* start Information shown *

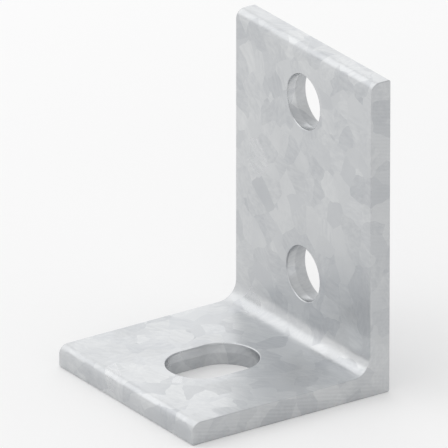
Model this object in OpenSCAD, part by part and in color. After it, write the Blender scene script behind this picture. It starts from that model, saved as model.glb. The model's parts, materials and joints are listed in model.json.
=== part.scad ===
// Angle bracket cut from rolled steel angle: a tall upright leg with two round
// holes and a shorter base leg with one slotted hole.
// Millimetres. The origin is the middle of the heel, the sharp outer corner.
// X runs along the heel, the base leg runs towards -Y and the upright leg towards +Z.

/* [Rolled section] */
// Height of the upright leg, from the underside of the base leg to its top
upright_leg = 85; // [66:1:160]
// Length of the base leg, from the back of the upright leg to its end
base_leg = 60; // [52:1:140]
// Thickness of both legs
thickness = 6; // [4:0.5:10]
// Radius of the hollow corner between the legs
root_radius = 5; // [1:0.5:9]
// Radius of the rounded inner edge at the end of each leg
toe_radius = 2.5; // [0.5:0.25:3.5]

/* [Cut length] */
// Width of the bracket, which is the length cut from the bar
width = 60; // [40:1:150]

/* [Holes in the upright leg] */
// Diameter of the two round holes
hole_diameter = 14.5; // [6:0.5:20]
// Height of the lower hole's centre above the underside
lower_hole_height = 23; // [21:0.5:34]
// Distance from the upper hole's centre to the top of the leg
upper_hole_margin = 15; // [12:0.5:24]

/* [Slot in the base leg] */
// Width of the slot, across the bracket's width
slot_width = 18; // [8:0.5:24]
// Length of the slot from end to end, along the leg
slot_length = 25; // [19:0.5:34]
// Metal left between the slot and the end of the leg
slot_margin = 14; // [6:0.5:20]

/* [Edges] */
// Width of the broken edge around the holes and the slot
edge_break = 0.4; // [0.1:0.1:1]

/* [Hidden] */
$fn = 96;
// How far each cutter reaches past the faces it opens
overrun = 1;
upper_hole_height = upright_leg - upper_hole_margin;
slot_centre = base_leg - slot_margin - slot_length / 2;

// One flat leg of the section: outer side on the x axis, heel at the origin,
// and the inner edge of its far end rounded
module leg_section(length) {
    difference() {
        square([length, thickness]);
        translate([length - toe_radius, thickness - toe_radius])
            difference() {
                square(toe_radius + overrun);
                circle(toe_radius);
            }
    }
}

// The block at the heel that joins the legs, hollowed by the root radius
module root_section() {
    block = thickness + root_radius;
    difference() {
        square(block);
        translate([block, block])
            circle(root_radius);
    }
}

// The rolled section, with the base leg to the left and the upright leg up
module angle_section() {
    mirror([1, 0])
        leg_section(base_leg);
    rotate(90)
        leg_section(upright_leg);
    mirror([1, 0])
        root_section();
}

// Half of the section through an opening, from its middle out to its wall,
// flared at both mouths by the broken edge
module opening_section(radius) {
    mouth = radius + edge_break + overrun;
    polygon([
        [0, -overrun],
        [mouth, -overrun],
        [radius, edge_break],
        [radius, thickness - edge_break],
        [mouth, thickness + overrun],
        [0, thickness + overrun]
    ]);
}

module round_cutter(diameter) {
    rotate_extrude()
        opening_section(diameter / 2);
}

// A slot along y: two round ends and the straight stretch between them
module slot_cutter(slot_w, slot_l) {
    straight = slot_l - slot_w;
    for (end = [-1, 1])
        translate([0, end * straight / 2, 0])
            round_cutter(slot_w);
    rotate([90, 0, 0])
        linear_extrude(straight, center = true)
            for (side = [0, 1])
                mirror([side, 0])
                    opening_section(slot_w / 2);
}

module bracket() {
    color("silver")
        difference() {
            rotate([90, 0, 90])
                linear_extrude(width, center = true)
                    angle_section();
            for (height = [lower_hole_height, upper_hole_height])
                translate([0, 0, height])
                    rotate([90, 0, 0])
                        round_cutter(hole_diameter);
            translate([0, -slot_centre, 0])
                slot_cutter(slot_width, slot_length);
        }
}

bracket();
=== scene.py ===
import json
import math

import bpy
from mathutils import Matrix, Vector


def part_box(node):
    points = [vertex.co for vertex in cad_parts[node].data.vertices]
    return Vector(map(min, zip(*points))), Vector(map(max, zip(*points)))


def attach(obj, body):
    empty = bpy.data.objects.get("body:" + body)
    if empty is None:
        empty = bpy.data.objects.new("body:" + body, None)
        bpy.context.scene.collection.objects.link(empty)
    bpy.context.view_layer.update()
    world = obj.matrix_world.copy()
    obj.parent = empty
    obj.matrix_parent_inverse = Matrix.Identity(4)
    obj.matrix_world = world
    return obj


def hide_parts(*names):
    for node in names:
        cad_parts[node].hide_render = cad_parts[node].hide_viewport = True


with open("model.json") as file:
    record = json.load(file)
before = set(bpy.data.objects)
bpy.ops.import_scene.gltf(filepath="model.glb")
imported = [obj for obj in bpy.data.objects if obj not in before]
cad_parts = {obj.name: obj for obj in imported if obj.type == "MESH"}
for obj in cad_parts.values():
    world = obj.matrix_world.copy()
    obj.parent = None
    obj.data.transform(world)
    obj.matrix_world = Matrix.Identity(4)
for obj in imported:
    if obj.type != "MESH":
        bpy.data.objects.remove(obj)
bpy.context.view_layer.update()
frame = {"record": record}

# Sizes and places, from the frame
MOUNTS = {mount["name"]: mount for mount in frame["record"]["mounts"]}
LOW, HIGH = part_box("bracket")
MIDDLE = (LOW + HIGH) / 2
WIDTH = HIGH.x - LOW.x
BASE_LEG = HIGH.y - LOW.y
UPRIGHT_LEG = HIGH.z - LOW.z
THICKNESS = -2 * MOUNTS["lower_hole"]["pos_m"][1]
HOLE_RADIUS = MOUNTS["lower_hole"]["dims"]["r_mm"] / 1000
LOWER_HOLE_HEIGHT = MOUNTS["lower_hole"]["pos_m"][2]
UPPER_HOLE_HEIGHT = MOUNTS["upper_hole"]["pos_m"][2]
SLOT_RADIUS = MOUNTS["base_slot"]["dims"]["hole_r_mm"] / 1000
SLOT_RUN = MOUNTS["base_slot"]["dims"]["slot_length_mm"] / 1000 - 2 * SLOT_RADIUS
SLOT_PLACE = MOUNTS["base_slot"]["pos_m"][1]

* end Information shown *

What to work on —
Starting at the line that contains "stretch between them" and ending at the line that contains "before = set(bpy.data.objects)", retype each line exactly; omit everything outside that range.

Reply to the exercise —
// A slot along y: two round ends and the straight stretch between them
module slot_cutter(slot_w, slot_l) {
    straight = slot_l - slot_w;
    for (end = [-1, 1])
        translate([0, end * straight / 2, 0])
            round_cutter(slot_w);
    rotate([90, 0, 0])
        linear_extrude(straight, center = true)
            for (side = [0, 1])
                mirror([side, 0])
                    opening_section(slot_w / 2);
}

module bracket() {
    color("silver")
        difference() {
            rotate([90, 0, 90])
                linear_extrude(width, center = true)
                    angle_section();
            for (height = [lower_hole_height, upper_hole_height])
                translate([0, 0, height])
                    rotate([90, 0, 0])
                        round_cutter(hole_diameter);
            translate([0, -slot_centre, 0])
                slot_cutter(slot_width, slot_length);
        }
}

bracket();
=== scene.py ===
import json
import math

import bpy
from mathutils import Matrix, Vector


def part_box(node):
    points = [vertex.co for vertex in cad_parts[node].data.vertices]
    return Vector(map(min, zip(*points))), Vector(map(max, zip(*points)))


def attach(obj, body):
    empty = bpy.data.objects.get("body:" + body)
    if empty is None:
        empty = bpy.data.objects.new("body:" + body, None)
        bpy.context.scene.collection.objects.link(empty)
    bpy.context.view_layer.update()
    world = obj.matrix_world.copy()
    obj.parent = empty
    obj.matrix_parent_inverse = Matrix.Identity(4)
    obj.matrix_world = world
    return obj


def hide_parts(*names):
    for node in names:
        cad_parts[node].hide_render = cad_parts[node].hide_viewport = True


with open("model.json") as file:
    record = json.load(file)
before = set(bpy.data.objects)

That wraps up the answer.